Je m'interroge donc, dans le cas d'Alstom-Siemens, sur l'aspect contre-productif de ces cessions forcées. Les conséquences industrielles et sociales de ce désengagement mériteraient d'être étudiées. La mise en avant d'un « Airbus du rail » ne peut, en effet, se faire au détriment de la protection des sites français sous peine d'être inaudible pour l'opinion publique, qui y verra une nouvelle étape de la désagrégation de l'appareil industriel français au profit de grands groupes transnationaux. Je rappellerai à cet égard le constat de la mission d'information du Sénat sur Alstom et la stratégie industrielle de la France, en juin dernier, dont les rapporteurs étaient MM. Chatillon et Bourquin. Si elle s'est montrée favorable à la fusion, la mission d'information a rappelé la nécessité pour l'État de veiller à ce que cette fusion ne soit pas déséquilibrée en faveur de la partie allemande. Si je souhaite donc que cette fusion se fasse tant son refus pourrait constituer un non-sens économique et politique pour l'Union européenne, j'appelle également à un contrôle de sa mise en oeuvre par les gouvernements et les parlements allemands et français.

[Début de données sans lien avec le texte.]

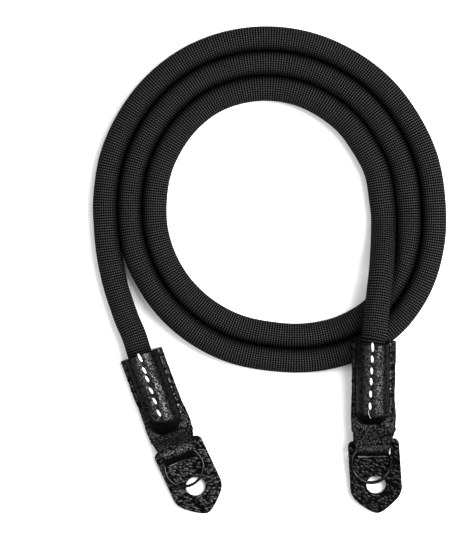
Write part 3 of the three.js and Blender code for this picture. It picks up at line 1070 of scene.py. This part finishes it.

Dans un communiqué, la CGT a invité les deux entreprises à créer un groupement d'intérêt économique (GIE). C'est une piste très intéressante. Il est préoccupant de voir l'Autorité de la concurrence faire preuve d'une telle naïveté et d'une telle fermeture à quelques mois des élections. Je souhaite que notre commission travaille sur le sujet de la réindustrialisation et des modifications des règles de la concurrence. La commissaire européenne ne conteste pas la nécessité de créer des champions européens mais est enfermée par les traités. Nous lui rendrions service si l'on exprimait, au sommet de Sibiu, notre volonté de revoir les règles de la concurrence. Sans avoir à modifier les traités, la création d'un GIE serait une solution d'attente judicieuse. M. Bruno Le Maire a posé la question : il s'agit de savoir si nous voulons que l'Europe soit vassalisée, réduite au rang de supermarché pour la Chine et les autres pays, ou si nous voulons qu'elle reste une puissance.